▶ **The problem**
In the material below, identify each line bearing the word "picks". Reproduce those lines.

[start]

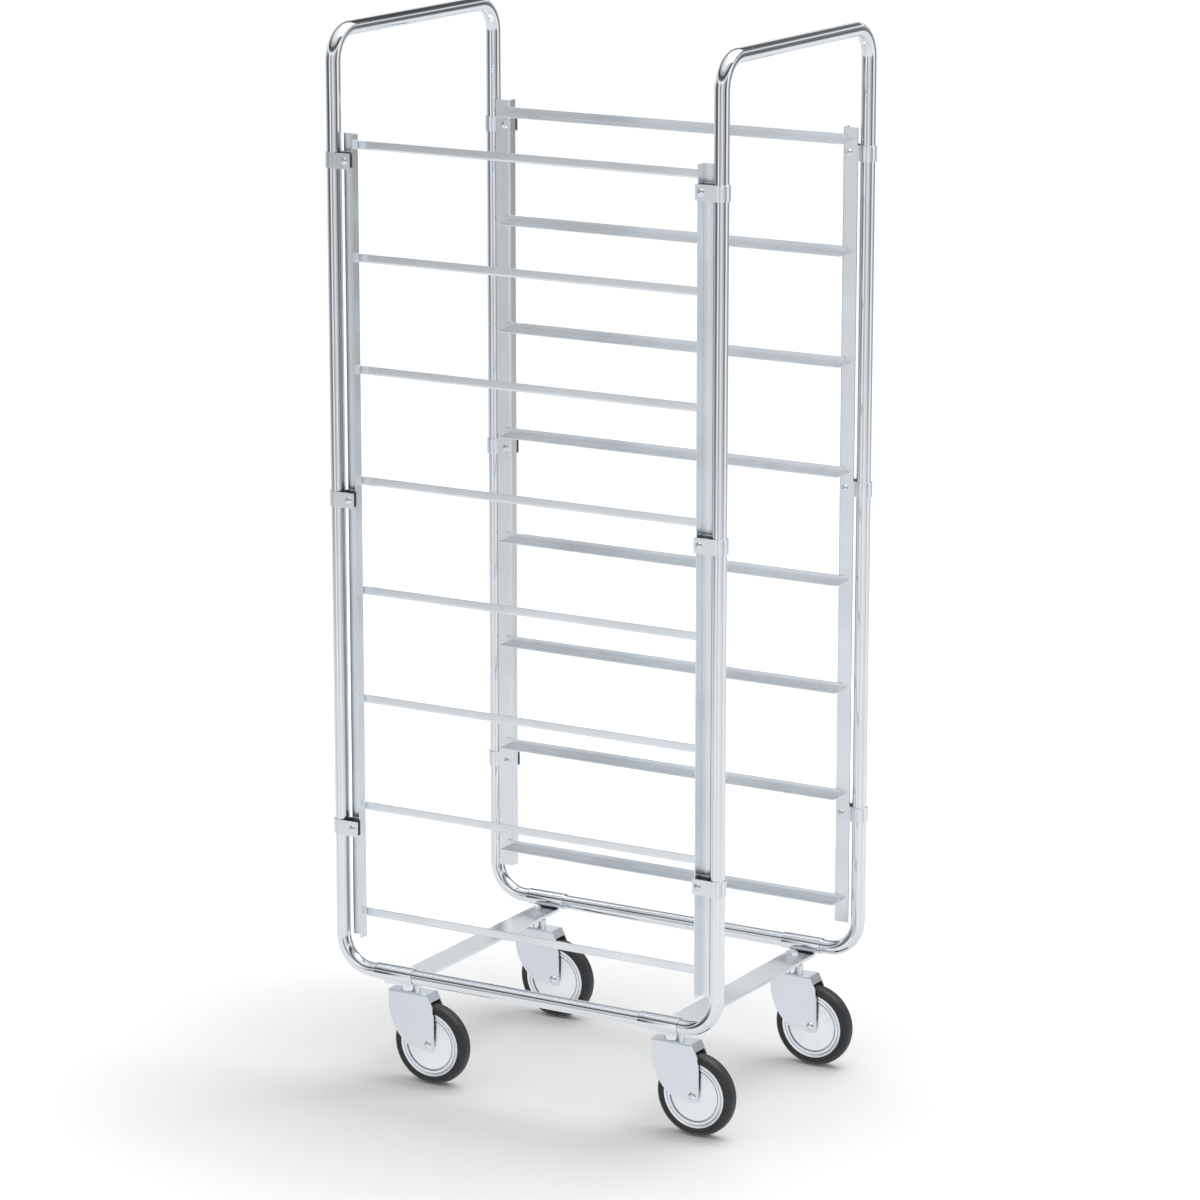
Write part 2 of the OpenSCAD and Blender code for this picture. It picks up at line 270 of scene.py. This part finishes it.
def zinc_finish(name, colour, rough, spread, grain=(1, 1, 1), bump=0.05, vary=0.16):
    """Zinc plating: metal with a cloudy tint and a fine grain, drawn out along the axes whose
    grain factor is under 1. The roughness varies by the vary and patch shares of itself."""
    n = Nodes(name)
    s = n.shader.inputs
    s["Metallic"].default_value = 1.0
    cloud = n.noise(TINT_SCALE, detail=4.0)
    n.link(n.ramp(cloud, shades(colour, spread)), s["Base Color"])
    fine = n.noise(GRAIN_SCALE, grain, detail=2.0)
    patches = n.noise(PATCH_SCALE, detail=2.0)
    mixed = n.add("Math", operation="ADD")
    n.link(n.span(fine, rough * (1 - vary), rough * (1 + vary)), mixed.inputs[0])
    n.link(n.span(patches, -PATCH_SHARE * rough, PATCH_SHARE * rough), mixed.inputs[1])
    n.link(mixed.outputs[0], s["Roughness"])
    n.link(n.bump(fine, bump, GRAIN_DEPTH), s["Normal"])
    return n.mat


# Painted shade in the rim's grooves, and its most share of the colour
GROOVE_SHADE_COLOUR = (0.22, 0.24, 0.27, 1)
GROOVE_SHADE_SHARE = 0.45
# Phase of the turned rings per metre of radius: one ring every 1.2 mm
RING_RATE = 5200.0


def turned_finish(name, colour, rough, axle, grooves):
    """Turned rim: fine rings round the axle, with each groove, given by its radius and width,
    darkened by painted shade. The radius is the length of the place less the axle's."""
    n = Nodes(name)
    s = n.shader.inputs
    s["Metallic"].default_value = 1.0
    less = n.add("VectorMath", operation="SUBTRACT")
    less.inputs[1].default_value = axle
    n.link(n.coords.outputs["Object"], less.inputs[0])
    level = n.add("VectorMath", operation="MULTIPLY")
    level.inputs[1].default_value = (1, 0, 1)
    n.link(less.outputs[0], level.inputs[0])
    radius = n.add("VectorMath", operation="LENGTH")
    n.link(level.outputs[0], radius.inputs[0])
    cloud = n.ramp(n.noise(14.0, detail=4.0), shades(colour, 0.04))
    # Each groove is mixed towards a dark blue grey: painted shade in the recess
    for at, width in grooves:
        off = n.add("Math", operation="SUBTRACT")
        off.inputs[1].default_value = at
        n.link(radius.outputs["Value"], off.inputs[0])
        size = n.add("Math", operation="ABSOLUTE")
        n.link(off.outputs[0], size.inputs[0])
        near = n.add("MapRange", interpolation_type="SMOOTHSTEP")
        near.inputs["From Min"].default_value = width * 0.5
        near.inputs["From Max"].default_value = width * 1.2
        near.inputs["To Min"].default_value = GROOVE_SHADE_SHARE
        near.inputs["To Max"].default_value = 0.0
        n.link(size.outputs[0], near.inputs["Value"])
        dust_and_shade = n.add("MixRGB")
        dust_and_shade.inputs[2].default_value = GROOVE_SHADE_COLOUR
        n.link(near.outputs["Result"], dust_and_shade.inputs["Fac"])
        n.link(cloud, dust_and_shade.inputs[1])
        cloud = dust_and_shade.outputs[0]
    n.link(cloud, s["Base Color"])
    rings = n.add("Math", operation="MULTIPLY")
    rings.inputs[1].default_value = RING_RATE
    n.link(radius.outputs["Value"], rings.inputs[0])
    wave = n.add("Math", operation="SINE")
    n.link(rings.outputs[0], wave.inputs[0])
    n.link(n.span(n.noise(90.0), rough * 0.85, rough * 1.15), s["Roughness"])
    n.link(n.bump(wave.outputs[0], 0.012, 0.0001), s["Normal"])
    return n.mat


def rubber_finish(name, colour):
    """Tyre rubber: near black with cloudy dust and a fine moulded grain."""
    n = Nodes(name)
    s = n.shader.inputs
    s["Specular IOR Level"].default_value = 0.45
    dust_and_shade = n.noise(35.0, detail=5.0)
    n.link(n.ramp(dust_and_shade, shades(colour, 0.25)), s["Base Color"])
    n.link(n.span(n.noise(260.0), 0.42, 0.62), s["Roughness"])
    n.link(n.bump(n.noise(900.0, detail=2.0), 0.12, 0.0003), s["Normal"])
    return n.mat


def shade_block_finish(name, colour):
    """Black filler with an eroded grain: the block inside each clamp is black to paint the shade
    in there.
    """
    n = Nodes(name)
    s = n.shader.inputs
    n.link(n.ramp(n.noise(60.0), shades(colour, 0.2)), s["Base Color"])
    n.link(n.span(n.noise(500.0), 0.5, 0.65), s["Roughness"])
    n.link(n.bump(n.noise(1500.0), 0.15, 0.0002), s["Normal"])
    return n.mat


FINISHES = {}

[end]
[start]

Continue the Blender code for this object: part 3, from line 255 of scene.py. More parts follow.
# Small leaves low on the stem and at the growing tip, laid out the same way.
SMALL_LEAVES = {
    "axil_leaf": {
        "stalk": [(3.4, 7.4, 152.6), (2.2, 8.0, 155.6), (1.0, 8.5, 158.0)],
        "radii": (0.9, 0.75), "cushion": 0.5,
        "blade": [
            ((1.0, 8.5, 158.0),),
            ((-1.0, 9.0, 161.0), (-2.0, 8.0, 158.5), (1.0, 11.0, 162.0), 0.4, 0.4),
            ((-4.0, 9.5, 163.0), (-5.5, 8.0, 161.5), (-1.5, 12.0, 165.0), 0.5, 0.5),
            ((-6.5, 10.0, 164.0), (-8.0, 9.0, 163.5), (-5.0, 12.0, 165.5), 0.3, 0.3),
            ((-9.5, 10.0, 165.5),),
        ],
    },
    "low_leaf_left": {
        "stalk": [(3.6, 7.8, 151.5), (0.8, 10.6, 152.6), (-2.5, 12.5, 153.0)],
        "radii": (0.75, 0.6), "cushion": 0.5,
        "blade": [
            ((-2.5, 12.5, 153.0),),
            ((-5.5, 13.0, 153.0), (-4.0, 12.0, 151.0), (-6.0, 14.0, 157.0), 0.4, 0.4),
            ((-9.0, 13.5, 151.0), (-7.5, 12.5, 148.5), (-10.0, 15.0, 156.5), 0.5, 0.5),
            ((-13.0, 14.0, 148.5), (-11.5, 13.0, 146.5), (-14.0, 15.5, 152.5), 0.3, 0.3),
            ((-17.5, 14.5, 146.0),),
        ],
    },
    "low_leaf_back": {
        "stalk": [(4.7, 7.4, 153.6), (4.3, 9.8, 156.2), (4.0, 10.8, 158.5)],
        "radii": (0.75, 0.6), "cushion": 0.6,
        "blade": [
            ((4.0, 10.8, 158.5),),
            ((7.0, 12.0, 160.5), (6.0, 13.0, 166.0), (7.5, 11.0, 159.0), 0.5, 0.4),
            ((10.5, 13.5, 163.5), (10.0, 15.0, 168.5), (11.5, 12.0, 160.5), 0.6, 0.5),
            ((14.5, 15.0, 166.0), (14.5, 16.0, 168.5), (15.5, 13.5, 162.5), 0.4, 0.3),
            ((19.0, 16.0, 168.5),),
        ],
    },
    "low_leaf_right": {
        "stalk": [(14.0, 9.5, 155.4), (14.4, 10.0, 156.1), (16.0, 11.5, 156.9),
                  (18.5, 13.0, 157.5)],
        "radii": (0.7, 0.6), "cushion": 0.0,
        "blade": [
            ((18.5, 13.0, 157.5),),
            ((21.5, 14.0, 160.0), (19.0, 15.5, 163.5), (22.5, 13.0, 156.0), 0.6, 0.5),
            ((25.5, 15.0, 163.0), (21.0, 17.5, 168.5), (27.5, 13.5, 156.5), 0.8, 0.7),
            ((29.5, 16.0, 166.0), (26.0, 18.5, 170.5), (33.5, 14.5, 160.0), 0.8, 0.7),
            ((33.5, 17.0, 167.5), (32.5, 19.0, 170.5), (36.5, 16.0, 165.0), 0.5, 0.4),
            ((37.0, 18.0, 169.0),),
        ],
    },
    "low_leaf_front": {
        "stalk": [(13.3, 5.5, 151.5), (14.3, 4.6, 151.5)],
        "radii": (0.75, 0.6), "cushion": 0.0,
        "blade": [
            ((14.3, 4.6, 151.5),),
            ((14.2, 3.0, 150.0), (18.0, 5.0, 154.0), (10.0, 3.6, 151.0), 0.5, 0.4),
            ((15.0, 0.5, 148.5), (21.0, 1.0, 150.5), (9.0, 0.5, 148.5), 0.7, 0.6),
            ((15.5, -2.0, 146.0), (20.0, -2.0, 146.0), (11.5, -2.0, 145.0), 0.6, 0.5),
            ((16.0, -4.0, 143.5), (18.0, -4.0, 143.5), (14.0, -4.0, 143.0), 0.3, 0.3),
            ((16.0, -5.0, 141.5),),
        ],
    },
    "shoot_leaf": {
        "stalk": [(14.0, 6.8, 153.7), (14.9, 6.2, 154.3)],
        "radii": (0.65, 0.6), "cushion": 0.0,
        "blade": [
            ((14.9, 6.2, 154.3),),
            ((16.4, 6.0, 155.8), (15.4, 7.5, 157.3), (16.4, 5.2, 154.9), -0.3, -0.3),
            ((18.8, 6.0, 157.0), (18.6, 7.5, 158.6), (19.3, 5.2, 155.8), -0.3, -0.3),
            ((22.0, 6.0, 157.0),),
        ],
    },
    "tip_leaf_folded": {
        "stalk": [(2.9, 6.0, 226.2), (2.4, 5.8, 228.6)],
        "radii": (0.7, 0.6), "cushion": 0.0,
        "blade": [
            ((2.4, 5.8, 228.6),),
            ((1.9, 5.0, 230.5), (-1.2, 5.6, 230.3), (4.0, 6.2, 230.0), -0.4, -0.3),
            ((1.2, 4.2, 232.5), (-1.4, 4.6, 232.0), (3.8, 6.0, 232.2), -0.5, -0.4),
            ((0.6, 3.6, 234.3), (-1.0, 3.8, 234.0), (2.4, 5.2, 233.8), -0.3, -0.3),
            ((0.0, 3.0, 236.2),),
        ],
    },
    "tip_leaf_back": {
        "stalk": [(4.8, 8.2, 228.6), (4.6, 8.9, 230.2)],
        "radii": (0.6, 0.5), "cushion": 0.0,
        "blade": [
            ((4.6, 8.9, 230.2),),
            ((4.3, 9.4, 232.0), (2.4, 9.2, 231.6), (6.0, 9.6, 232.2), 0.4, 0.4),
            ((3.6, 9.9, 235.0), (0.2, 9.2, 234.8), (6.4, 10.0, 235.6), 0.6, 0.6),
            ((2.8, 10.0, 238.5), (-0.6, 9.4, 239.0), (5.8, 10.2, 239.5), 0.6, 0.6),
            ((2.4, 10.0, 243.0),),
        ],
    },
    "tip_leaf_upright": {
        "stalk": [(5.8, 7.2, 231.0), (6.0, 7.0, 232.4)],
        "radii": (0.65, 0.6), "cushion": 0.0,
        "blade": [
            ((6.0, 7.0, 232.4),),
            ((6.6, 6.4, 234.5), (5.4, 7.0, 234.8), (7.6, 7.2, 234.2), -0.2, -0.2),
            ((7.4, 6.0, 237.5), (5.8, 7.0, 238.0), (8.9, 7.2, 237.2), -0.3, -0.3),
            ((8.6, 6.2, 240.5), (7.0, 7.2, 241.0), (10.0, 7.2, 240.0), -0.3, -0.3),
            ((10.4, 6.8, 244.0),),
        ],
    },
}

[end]
[start]

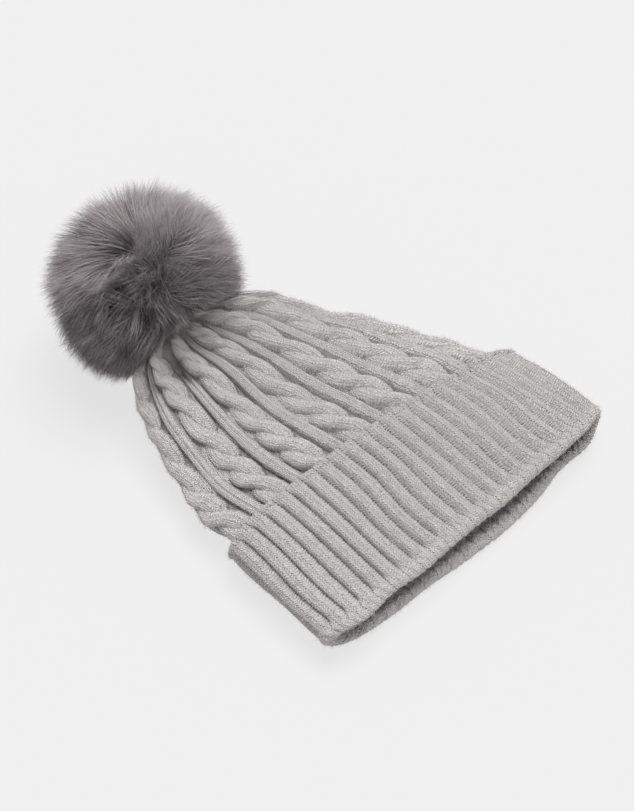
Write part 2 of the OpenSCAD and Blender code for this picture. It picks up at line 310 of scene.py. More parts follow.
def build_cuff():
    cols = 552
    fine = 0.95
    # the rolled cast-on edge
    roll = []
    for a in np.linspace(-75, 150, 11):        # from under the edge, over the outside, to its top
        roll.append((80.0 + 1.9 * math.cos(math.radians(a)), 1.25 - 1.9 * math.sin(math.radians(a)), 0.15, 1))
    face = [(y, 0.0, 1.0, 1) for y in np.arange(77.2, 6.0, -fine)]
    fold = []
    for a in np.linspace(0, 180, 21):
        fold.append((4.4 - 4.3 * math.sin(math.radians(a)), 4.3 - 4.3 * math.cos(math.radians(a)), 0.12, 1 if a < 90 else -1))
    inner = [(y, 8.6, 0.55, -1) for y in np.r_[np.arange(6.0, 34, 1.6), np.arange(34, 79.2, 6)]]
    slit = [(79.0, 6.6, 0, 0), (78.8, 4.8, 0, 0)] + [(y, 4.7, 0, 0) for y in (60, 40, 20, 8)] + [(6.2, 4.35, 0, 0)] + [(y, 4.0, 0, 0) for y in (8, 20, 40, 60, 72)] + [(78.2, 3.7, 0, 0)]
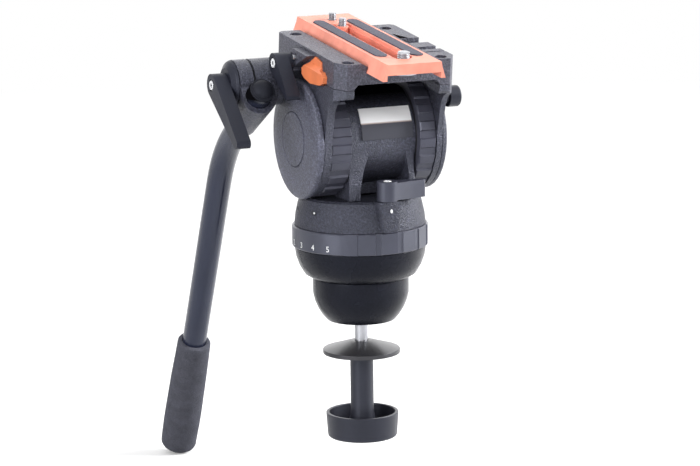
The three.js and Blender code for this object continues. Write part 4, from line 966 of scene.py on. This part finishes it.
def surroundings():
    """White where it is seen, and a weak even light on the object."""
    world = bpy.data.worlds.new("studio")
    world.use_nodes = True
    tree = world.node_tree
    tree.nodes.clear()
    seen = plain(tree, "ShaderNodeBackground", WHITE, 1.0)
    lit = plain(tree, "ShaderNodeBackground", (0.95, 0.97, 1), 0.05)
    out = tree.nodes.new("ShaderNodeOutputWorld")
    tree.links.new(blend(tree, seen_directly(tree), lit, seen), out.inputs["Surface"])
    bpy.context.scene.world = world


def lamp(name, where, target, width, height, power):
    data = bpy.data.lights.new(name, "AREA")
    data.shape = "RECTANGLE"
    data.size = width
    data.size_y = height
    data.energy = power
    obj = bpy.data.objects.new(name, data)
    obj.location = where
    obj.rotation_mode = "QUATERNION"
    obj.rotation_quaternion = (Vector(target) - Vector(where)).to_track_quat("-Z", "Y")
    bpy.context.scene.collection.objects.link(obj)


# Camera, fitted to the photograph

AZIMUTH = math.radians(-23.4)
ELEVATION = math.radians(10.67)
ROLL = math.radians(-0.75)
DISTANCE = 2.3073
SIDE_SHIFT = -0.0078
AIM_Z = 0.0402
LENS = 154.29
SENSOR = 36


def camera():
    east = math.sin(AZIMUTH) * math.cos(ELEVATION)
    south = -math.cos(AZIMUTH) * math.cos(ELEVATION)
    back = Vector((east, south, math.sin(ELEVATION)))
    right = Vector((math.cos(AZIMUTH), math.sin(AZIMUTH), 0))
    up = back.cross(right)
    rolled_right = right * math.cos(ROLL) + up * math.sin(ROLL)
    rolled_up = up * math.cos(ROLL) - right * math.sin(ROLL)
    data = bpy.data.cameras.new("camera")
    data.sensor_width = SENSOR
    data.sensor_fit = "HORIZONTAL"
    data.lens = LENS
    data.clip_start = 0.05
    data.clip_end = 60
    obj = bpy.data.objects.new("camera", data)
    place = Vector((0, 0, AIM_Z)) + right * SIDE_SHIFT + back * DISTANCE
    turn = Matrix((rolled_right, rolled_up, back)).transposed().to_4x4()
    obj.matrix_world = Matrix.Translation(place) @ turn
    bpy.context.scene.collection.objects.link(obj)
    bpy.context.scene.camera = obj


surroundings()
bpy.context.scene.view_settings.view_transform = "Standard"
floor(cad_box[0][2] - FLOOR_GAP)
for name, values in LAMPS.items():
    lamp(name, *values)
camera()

[end]

▶ **Result**
Write part 2 of the OpenSCAD and Blender code for this picture. It picks up at line 270 of scene.py. This part finishes it.
Write part 2 of the OpenSCAD and Blender code for this picture. It picks up at line 310 of scene.py. More parts follow.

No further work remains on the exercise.